辺幅を修飾する(へんぷくをしゅうしょくする)
外見を飾り立てること。見栄を張ること。 「辺幅」は布地のへりのこと。転じて、うわべや外見のこと。 「辺幅を装飾する」ともいう。
法三章(ほうさんしょう)
簡単な法律のこと。また、法律を簡略化すること。漢の高祖が厳しい法律を廃止し、殺人・傷害・窃盗だけを処罰するとした三章からなる簡略な法律を定めたという故事から。
褒姒の一笑国を傾く(ほうじのいっしょうくにをかたむく)
美女のために国が滅びること。 「褒姒」とは中国、周の幽王の后。 めったに笑わない褒姒が、手違いで上がったのろしによって諸侯が参集するのを見て笑ったため、幽王が平時にたびたびのろしを上げさせたので、本当の戦乱の時には諸侯が集まらず国が滅びたという故事から。
望蜀(ぼうしょく)
一つの望みを遂げて、さらに次を望むこと。人間の欲望には、限りがないということのたとえ。後漢書の「既に隴(ろう)を得て、また蜀を望む」から。
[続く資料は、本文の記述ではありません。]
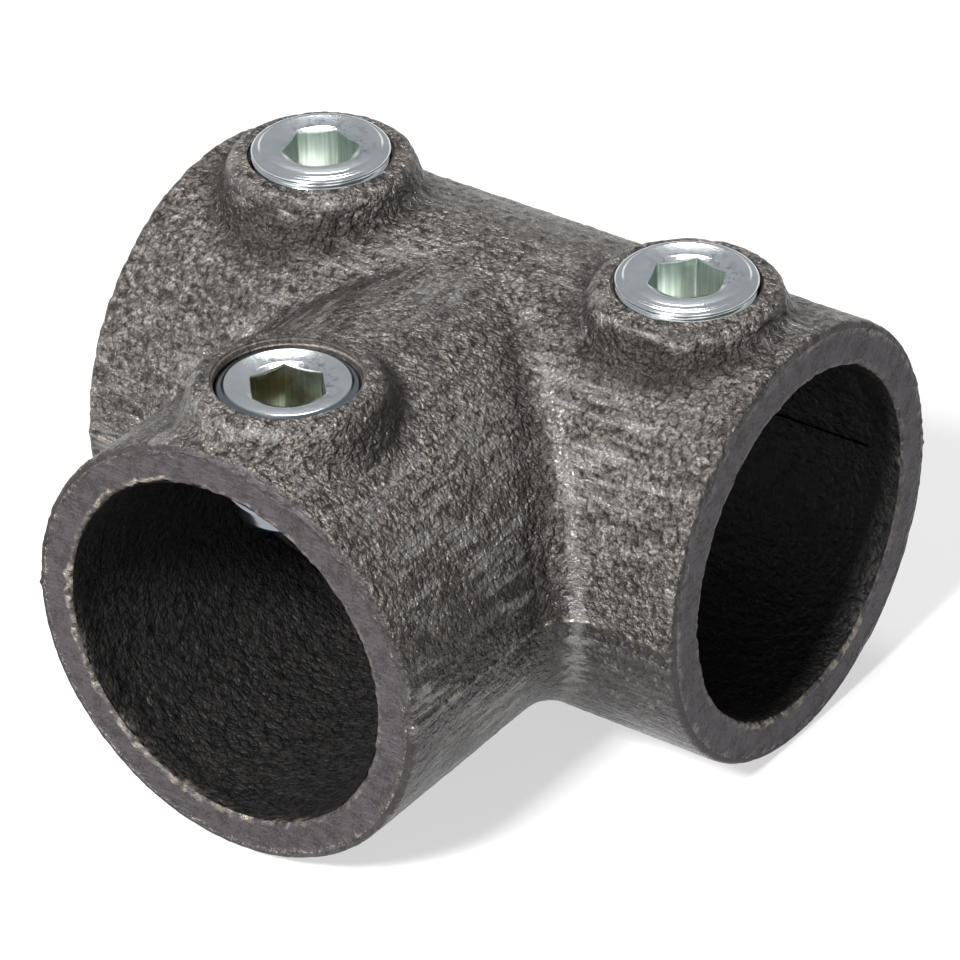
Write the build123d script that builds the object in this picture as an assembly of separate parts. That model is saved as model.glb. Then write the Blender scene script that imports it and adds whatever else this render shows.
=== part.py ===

盆と正月が一緒に来たよう(ぼんとしょうがつがいっしょにきたよう)
うれしいことが重なることのたとえ。また、非常に忙しいことのたとえ。
馬子にも衣装(まごにもいしょう)
誰でも外面を飾ると立派に見えるというたとえ。
味噌も糞も一緒(みそもくそもいっしょ)
見た目が似ていれば、良いものも悪いものも同じように扱うこと。すべてをごちゃまぜにしてしまうこと。 「糞も味噌も一緒」「糞も味噌も一つ」ともいう。
名所に見所なし(めいしょにみどころなし)
一般に名所といわれている所も、案外見るものが少なくつまらない所が多い。名は必ずしも実を伴わないということ。
目の正月(めのしょうがつ)
珍しいものや貴重なもの、非常に美しいものを見て楽しむこと。
目睫の間(もくしょうのかん)
距離や時間がきわめて接近していることのたとえ。 目と睫(まつげ)の間のようにとても近いとの意から。
モナリザの微笑(もなりざのびしょう)
喜びとも悲しみともつかない、謎めいた微笑のこと。レオナルド・ダ・ビンチが描いた絵画「モナリザ」の謎めいた微笑から。
夜食過ぎての牡丹餅(やしょくすぎてのぼたもち)
時機を逸して値打ちがなくなったり、ありがたみが薄れてしまうことのたとえ。夜の食事が終わったあとに牡丹餅をもらってもあまりうれしくないことから。
勇将の下に弱卒なし(ゆうしょうのもとにじゃくそつなし)
上に立つ者がすぐれていれば、その部下もまたすぐれているということ。 勇敢な大将の下に弱い兵士はいないという意味から。 「強将の下に弱卒なし」ともいう。
幽霊の正体見たり枯れ尾花(ゆうれいのしょうたいみたりかれおばな)
怖いと思っていると、何でもないものまで恐ろしく見えてしまうことのたとえ。 また、正体がわかると怖かったものも何でもなくなるということ。 「尾花」はススキの穂。 幽霊だと思って恐れていたものが、よく見ると枯れたススキの穂だったとの意から。 「化け物の正体見たり枯れ尾花」ともいう。
余の辞書には不可能という言葉はない(よのじしょにはふかのうということばはない)
自分には不可能なことはないということ、世の中には出来ないことなどないということ。「余」は「予」とも書く。通説としてナポレオンの言葉といわれている。